According to the dismissal motion, the plaintiffs, despite their terms having expired, claim to have remained as “de facto” trustees of the ASGERF. On February 13, 2013 the plaintiffs submitted their names for Fono confirmation, via a letter sent by Board Chairman Aleki Sene to the Governor, which included Sene, Sunia, Scanlan, Brandt Judy and Logovii’s replacement.


“Notably, plaintiffs requested that their recommendation be submitted directly to the Fono for confirmation, without any input from the Governor, and proposed only one other person besides themselves to fill the vacancies."


“No alternative names were submitted to the governor for consideration," the motion states.


“Despite their haughty submission, the Governor reviewed and considered these recommendations in fulfillment of his duty to consult with the board."


The dismissal motion notes that, after careful deliberation, the governor notified the board of his new appointments to sit on the board and the governor expressly stated that he appreciated the current board’s "engaging in the consultative process”.


The Board did not respond to the governor’s letter nor did it raise any concerns or objections to the governor’s selection of Brant Judy, John Marsh, Talalemotu Mauga, Vince Haleck, and Su’a Schuster. The nominations are currently held up in the Fono but will be taken up by lawmakers during the second regular session in July, 2013.




Plaintiffs first cause of action fails because the governor may replace the board members as their terms expire under ASCA 7.1410 (b) “As Board members terms expires, new member shall be appointed to fill vacancies and such appointments shall be made for terms of five years.”


The plaintiffs also argued that they are "de facto" or "de jury" officers of the board, so just cause is required to replace them.


The motion says, "However, even assuming Plaintiffs are de facto officers, they are not permitted to retain the positions indefinitely. Instead, they are relieved of their positions when new officers are properly appointed, and the governor has named new board members."


The governor does not need to show just cause in order to replace them, which is why the first cause of action must be dismissed. Second cause of action also fails as a matter of law because the governor’s appointments are valid.

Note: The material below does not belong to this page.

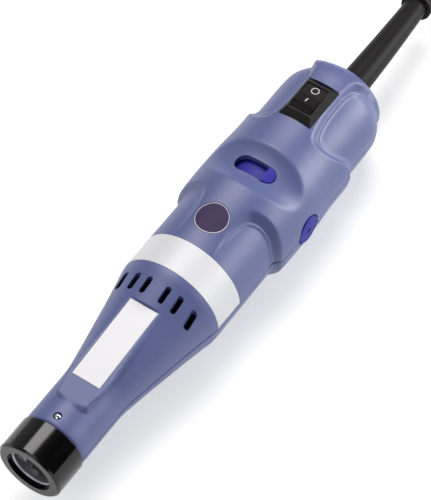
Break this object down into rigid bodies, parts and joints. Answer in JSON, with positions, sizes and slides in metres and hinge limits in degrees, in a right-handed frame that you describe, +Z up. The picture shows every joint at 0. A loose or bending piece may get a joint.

According to the dismissal motion the jurisdiction does not set forth specific acts required by the governor to fulfill the consultation. The plaintiffs argue that the governor failed to comply by not consulting, with plaintiffs prior to making the appointments. “But, this argument is misguided at best because the governor obtained the board’s recommendations for new members and deliberated on his appointments,” states the motion.


Plaintiffs third cause of action must be dismissed because "plaintiffs are not entitled to injunctive relief." According to the dismissal motion, a permanent injunction may be issued by a court after a final trial, and the court’s determination that a judgment for money damages is inadequate. In this matter, the plaintiffs allege that an injunction is needed to prevent the governor’s appointees from taking over management without Fono confirmation resulting in “irreparable” harm to the ASGERF.


“However there is no need for either a permanent or preliminary injunction."


“The governor has stipulated that the appointees shall not begin managing, ASGERF until they are confirmed by the Fono. “Because the harm plaintiffs are seeking to prevent will not occur, there is no basis for either a permanent or preliminary injunction."


“Accordingly plaintiffs third cause of action for injunctive relief should be dismissed.”




According to the motion, the plaintiffs "failed to show any sets of facts which provide a claim for relief." The Governor has authority to replace the board members as their terms expire and has complied with the requirements under the law in selection of Appointees for Fono Confirmation and the governor also agreed the appointees will not take office until after the fono confirmation.


“Accordingly, plaintiffs can show no facts which would entitle them to the relief they are seeking, this case should therefore be dismissed.”